= Source data =

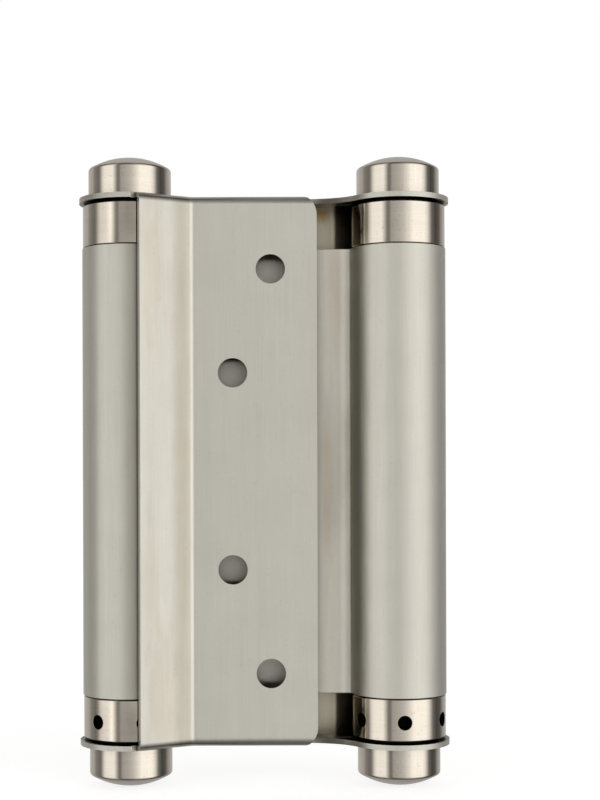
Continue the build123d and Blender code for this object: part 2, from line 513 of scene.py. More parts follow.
...
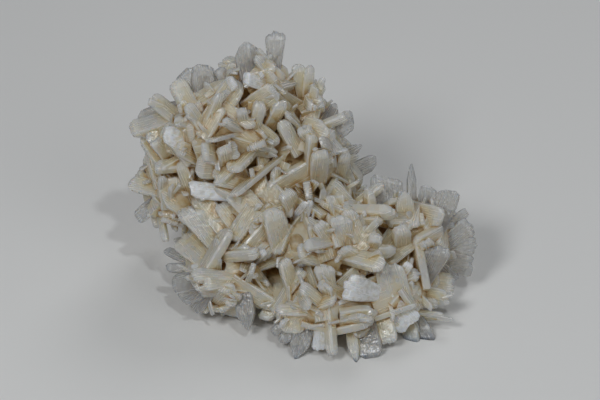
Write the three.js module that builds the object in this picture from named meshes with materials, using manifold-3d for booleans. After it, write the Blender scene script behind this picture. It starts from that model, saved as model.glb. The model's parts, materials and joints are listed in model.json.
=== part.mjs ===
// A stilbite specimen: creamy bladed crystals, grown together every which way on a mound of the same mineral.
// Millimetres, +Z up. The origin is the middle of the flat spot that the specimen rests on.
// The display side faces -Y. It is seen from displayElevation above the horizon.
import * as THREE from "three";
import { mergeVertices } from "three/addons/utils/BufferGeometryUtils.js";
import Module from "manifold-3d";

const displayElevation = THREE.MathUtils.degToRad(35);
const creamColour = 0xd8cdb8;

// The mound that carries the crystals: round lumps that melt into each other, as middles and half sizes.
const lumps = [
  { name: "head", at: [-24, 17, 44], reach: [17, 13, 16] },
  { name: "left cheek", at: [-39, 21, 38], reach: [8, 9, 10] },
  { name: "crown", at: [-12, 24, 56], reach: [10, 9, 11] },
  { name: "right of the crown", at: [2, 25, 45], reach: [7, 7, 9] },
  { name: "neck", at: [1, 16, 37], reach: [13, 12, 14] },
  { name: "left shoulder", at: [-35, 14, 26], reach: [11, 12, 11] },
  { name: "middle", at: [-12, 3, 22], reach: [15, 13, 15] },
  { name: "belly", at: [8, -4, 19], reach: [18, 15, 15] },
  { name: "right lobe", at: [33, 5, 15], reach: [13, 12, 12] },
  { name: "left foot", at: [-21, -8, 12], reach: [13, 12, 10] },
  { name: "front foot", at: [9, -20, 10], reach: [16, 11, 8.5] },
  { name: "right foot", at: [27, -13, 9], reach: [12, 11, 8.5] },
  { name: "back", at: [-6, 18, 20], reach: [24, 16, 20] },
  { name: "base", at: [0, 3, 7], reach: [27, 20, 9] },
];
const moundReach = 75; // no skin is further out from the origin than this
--
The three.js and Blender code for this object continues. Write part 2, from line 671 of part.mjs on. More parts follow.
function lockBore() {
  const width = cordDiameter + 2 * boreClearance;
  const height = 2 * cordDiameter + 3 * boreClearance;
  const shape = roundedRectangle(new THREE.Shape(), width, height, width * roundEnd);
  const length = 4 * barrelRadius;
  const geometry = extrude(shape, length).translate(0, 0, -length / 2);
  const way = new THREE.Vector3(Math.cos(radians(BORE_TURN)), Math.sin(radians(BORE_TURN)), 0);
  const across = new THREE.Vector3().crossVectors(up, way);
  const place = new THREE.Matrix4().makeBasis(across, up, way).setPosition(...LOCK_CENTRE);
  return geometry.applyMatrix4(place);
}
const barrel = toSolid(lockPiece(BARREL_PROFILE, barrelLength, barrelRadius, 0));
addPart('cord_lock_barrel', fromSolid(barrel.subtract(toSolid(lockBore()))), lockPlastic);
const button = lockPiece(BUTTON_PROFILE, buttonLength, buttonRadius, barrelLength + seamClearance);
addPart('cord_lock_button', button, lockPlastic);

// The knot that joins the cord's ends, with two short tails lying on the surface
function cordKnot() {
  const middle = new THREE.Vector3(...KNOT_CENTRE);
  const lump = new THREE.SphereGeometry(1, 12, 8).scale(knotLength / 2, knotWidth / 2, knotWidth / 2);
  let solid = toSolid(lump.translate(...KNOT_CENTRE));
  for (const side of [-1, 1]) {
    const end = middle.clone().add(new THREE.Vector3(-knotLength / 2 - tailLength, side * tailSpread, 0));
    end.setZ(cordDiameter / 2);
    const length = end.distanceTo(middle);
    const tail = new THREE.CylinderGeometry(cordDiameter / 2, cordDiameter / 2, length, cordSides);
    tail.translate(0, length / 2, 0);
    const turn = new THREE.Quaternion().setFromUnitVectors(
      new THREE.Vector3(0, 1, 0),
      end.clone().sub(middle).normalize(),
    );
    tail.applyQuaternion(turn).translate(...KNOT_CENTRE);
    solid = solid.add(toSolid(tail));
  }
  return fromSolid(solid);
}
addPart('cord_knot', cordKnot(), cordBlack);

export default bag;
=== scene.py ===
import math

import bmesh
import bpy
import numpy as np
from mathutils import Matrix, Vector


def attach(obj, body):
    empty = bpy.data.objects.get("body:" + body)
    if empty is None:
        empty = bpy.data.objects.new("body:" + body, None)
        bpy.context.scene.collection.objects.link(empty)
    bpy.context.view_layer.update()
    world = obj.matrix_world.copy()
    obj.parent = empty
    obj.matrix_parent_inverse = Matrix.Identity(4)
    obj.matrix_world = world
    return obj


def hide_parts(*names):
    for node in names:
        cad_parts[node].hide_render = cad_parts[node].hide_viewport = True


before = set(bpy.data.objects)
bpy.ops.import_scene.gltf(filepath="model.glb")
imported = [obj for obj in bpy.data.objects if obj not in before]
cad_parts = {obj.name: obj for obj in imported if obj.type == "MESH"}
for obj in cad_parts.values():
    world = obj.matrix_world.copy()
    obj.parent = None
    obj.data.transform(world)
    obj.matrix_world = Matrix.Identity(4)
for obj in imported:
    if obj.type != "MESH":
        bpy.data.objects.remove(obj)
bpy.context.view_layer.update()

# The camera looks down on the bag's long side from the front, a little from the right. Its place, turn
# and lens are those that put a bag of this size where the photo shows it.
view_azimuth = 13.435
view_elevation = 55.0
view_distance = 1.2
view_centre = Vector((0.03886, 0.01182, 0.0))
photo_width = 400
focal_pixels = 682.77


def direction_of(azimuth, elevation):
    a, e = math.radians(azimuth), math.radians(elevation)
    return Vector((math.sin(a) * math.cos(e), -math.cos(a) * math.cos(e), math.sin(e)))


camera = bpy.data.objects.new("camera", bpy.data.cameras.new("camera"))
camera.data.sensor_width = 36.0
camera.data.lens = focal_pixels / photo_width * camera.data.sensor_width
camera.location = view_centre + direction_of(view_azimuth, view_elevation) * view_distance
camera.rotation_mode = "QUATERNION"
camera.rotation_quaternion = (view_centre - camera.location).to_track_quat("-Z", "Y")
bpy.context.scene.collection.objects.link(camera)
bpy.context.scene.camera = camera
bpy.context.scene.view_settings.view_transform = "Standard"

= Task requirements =
Quote exactly the lines running from the line with "in imported if" through the line with "return Vector((math.sin(a) *", both ends included, and nothing more.

= Written answer =
cad_parts = {obj.name: obj for obj in imported if obj.type == "MESH"}
for obj in cad_parts.values():
    world = obj.matrix_world.copy()
    obj.parent = None
    obj.data.transform(world)
    obj.matrix_world = Matrix.Identity(4)
for obj in imported:
    if obj.type != "MESH":
        bpy.data.objects.remove(obj)
bpy.context.view_layer.update()

# The camera looks down on the bag's long side from the front, a little from the right. Its place, turn
# and lens are those that put a bag of this size where the photo shows it.
view_azimuth = 13.435
view_elevation = 55.0
view_distance = 1.2
view_centre = Vector((0.03886, 0.01182, 0.0))
photo_width = 400
focal_pixels = 682.77


def direction_of(azimuth, elevation):
    a, e = math.radians(azimuth), math.radians(elevation)
    return Vector((math.sin(a) * math.cos(e), -math.cos(a) * math.cos(e), math.sin(e)))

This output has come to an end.